At a Glance: The Mission for America

At a Glance: The Mission for America

The Mission for America is a comprehensive, 10-year plan to overcome the twin crises facing the United States and the world:

  • The failure to provide expected economic security and progress for most Americans and billions of people globally — a failure that is breaking the international post-war social compact and threatening the survival of liberal democracy; and

  • the failure to avert catastrophic global warming, which, if the trend of the last few years continues, threatens life on earth as we know it this century.

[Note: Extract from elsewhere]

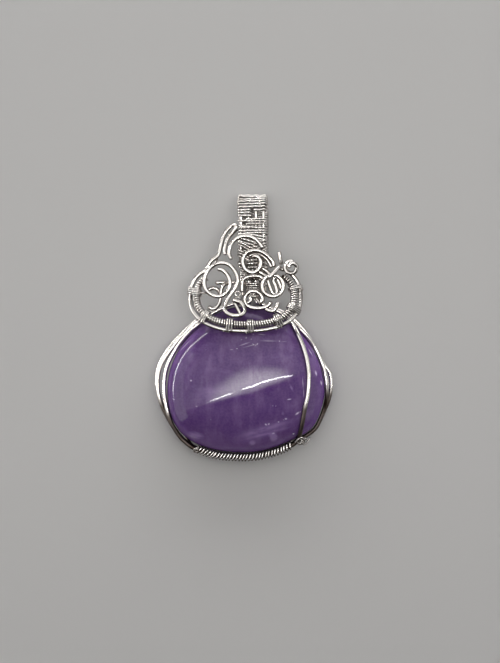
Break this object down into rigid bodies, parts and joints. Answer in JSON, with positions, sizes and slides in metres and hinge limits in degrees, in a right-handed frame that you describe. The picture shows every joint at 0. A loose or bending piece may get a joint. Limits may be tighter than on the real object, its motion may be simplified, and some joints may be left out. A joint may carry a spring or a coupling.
{
  "type": "fluorite pendant",
  "caption": "Wire-wrapped pendant: a domed polished purple stone in a silver wire frame with an oval of scrolls at its top and a woven band bail to hang it by.",
  "frame": {"origin": "centre of the underside of the whole pendant, on the surface that it lies on", "axes": "+X across the pendant, +Y up its length towards the bail, +Z out of the stone's face"},
  "size_m": [0.0358, 0.0536, 0.0121],
  "materials": {
    "stone": "polished, translucent purple with pale veils",
    "silver": "polished silver wire, dark in its recesses"
  },
  "bodies": {
    "root": {"stone": "stone", "frame_wire_front": "silver", "frame_wire_middle": "silver", "frame_wire_back": "silver", "frame_wire_rear": "silver", "bottom_wrap": "silver", "neck_wrap": "silver", "ring_outer_wire": "silver", "ring_coil": "silver", "binding_left": "silver", "binding_lower_left": "silver", "binding_bottom_left": "silver", "binding_bottom": "silver", "binding_lower_right": "silver", "binding_right_lower": "silver", "binding_right": "silver", "scroll_left": "silver", "scroll_upper": "silver", "scroll_centre": "silver", "scroll_basket": "silver", "basket_fold": "silver", "scroll_right": "silver", "arch_top": "silver", "arch_inner": "silver", "neck_hoop": "silver", "under_wire": "silver", "corner_wire": "silver", "cross_wire": "silver", "tuck_wire": "silver", "upright_end": "silver", "bail": "silver"}
  },
  "joints": []
}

This first edition of the Mission for America lays out a detailed plan for what could be achieved in ten years given expected economic, environmental, and technologic realities of the near future. We have designed the Mission for America to be feasible given only one change in the political landscape: That a U.S. president with a bold and unified team wins a simple majority in both chambers of Congress (and suspend the filibuster) — and that they do so by enlisting the country in this Mission for America, or something like it, to reverse national decline, avert deadly global warming, and build a sustainable economy capable of providing prosperity for all.

In this general introduction, we cover the central concepts, institutions and tools of the Mission for America, starting with the idea of a national mission itself. The Mission for America is divided into a number of projects which we call "national missions," each of which transforms a different sector of the economy or solves a significant problem. Reading a single national mission on its own, one might judge that it's too ambitious to be possible in a 10-year timeframe. The key to understanding the Mission for America is to see how the national missions work together to make each other possible.

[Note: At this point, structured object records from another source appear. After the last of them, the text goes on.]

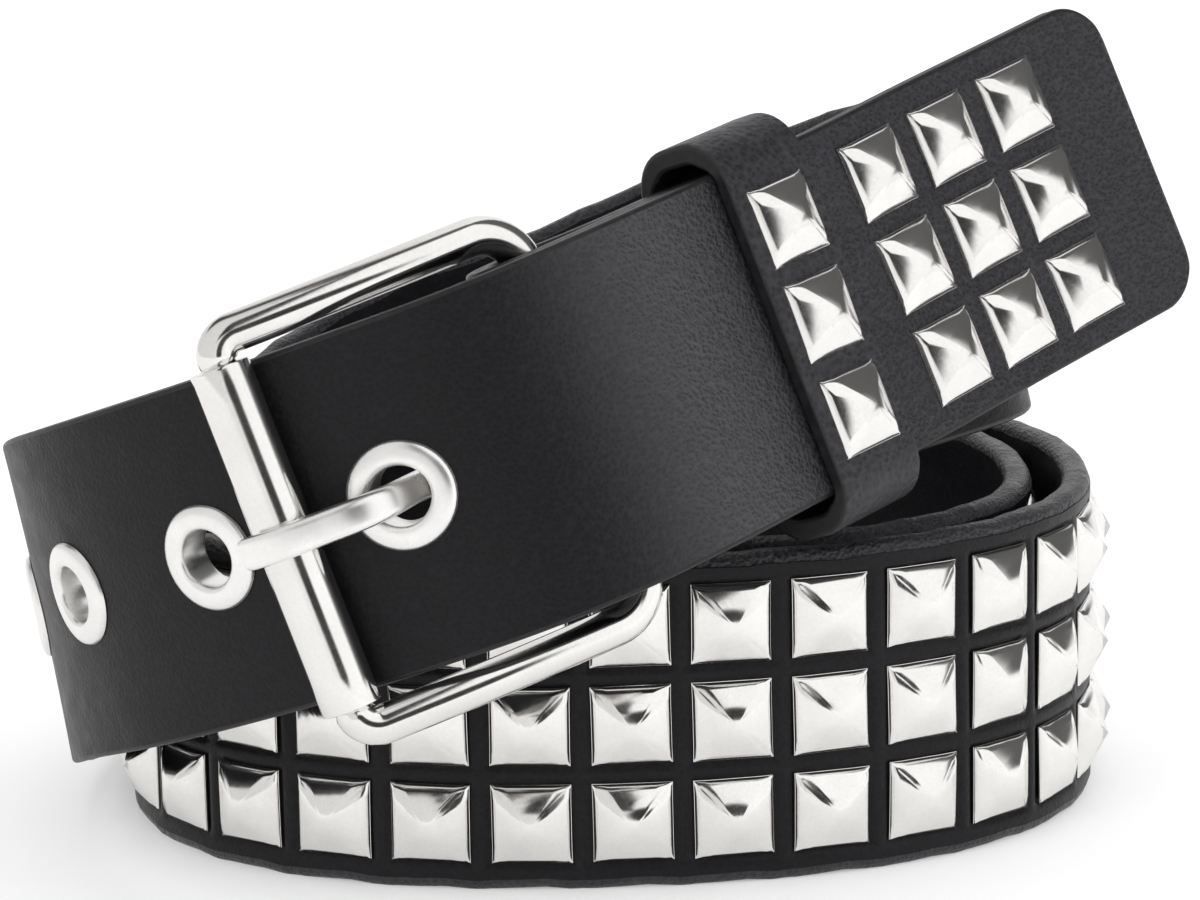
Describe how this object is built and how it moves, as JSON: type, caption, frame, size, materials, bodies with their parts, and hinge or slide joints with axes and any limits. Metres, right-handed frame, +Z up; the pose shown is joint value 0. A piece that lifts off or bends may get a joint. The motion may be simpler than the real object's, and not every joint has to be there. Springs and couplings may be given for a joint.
{
  "type": "studded belt",
  "caption": "Black belt with rows of pyramid studs, eyelets, a fastened roller buckle and a loop, wound in turns that stand on their lower edge.",
  "frame": {"origin": "on the ground under the middle of the whole fastened and wound belt", "axes": "+Z up; the buckle, its prong and the eyelets on the -Y side; the free tip runs to +X"},
  "size_m": [0.14, 0.127, 0.093],
  "materials": {
    "leather": "fine-grained black leather, satin",
    "stud_metal": "polished nickel plate, pressed sheet",
    "eyelet_metal": "polished nickel plate, rolled rims",
    "buckle_metal": "polished nickel plate, cast"
  },
  "bodies": {
    "root": {"strap": "leather", "stud_field": "stud_metal", "eyelet_1": "eyelet_metal", "eyelet_2": "eyelet_metal", "eyelet_3": "eyelet_metal", "eyelet_4": "eyelet_metal", "eyelet_5": "eyelet_metal", "eyelet_6": "eyelet_metal", "tip_stud_1a": "stud_metal", "tip_stud_1b": "stud_metal", "tip_stud_1c": "stud_metal", "tip_stud_2a": "stud_metal", "tip_stud_2b": "stud_metal", "tip_stud_2c": "stud_metal", "tip_stud_3a": "stud_metal", "tip_stud_3b": "stud_metal", "tip_stud_3c": "stud_metal", "keeper": "leather", "keeper_stud_a": "stud_metal", "keeper_stud_b": "stud_metal", "keeper_stud_c": "stud_metal", "buckle_frame": "buckle_metal", "roller": "buckle_metal", "prong": "buckle_metal"}
  },
  "joints": []
}
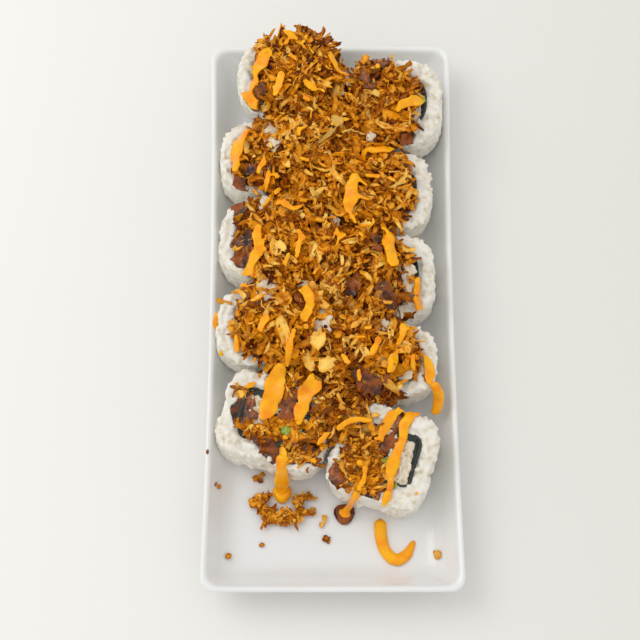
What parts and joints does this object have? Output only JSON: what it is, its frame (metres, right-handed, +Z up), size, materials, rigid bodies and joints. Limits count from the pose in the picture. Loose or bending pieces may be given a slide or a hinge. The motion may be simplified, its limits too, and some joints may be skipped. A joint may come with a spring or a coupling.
{
  "type": "crunchy california roll on a plate",
  "caption": "Inside-out sushi roll slices in two rows on a long white plate, under a heap of crisp fried onion with orange mayo and dark sauce.",
  "frame": {"origin": "centre of the plate on the table under its foot", "axes": "+X to the right, +Y along the plate away from its bare end, +Z up"},
  "size_m": [0.1136, 0.26, 0.046],
  "materials": {
    "porcelain": "glossy white glaze",
    "rice": "moist cooked rice",
    "fried_onion": "crisp fried onion",
    "mayo": "thick orange sauce",
    "dark_sauce": "glossy dark brown sauce"
  },
  "bodies": {
    "root": {"plate": "porcelain", "roll_l1": "rice", "roll_l2": "rice", "roll_l3": "rice", "roll_l4": "rice", "roll_l5": "rice", "roll_r1": "rice", "roll_r2": "rice", "roll_r3": "rice", "roll_r4": "rice", "roll_r5": "rice", "onion_heap": "fried_onion", "front_onions": "fried_onion", "mayo_hook": "mayo", "mayo_blob": "mayo", "sauce_drop": "dark_sauce"}
  },
  "joints": []
}
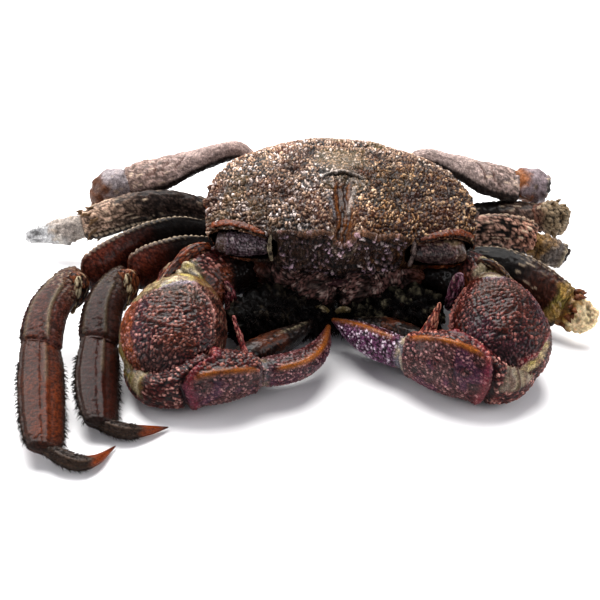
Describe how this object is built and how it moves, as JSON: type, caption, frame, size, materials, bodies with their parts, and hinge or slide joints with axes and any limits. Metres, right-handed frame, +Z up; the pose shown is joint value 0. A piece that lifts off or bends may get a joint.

Most U.S. climate plans aim only to reduce domestic output of greenhouse gasses. The Mission for America, on the other hand, is primarily designed to achieve an international climate goal as well as a domestic one. The U.S. accounts for only 15% of global emissions. Bringing the U.S. economy all the way to zero would barely affect the world's trajectory toward catastrophic warming. That's why the Mission for America is designed around the goal of supplying the world with everything it will need to get to net-zero as rapidly as possible, including technology, machines, materials, services, financing and leadership.

The Mission for America is based on an intellectual and policy framework of abundance. A national economy as large and advanced as America's is not a zero sum system. Reindustrialization does not come at the expense of our other national priorities — it's how we fulfill them.

Every modern industrialized nation except the U.S. has coordinating and financing institutions capable of activating labor capital on a large scale to develop new capacities and real wealth. The Mission for America calls for restoring our nation's capacity for public investment and economic coordination — primarily in the form of the World War II-era Reconstruction Finance Corporation — to drive not only economic growth and rising wealth, but the development of a sustainable economy that can provide prosperity for all.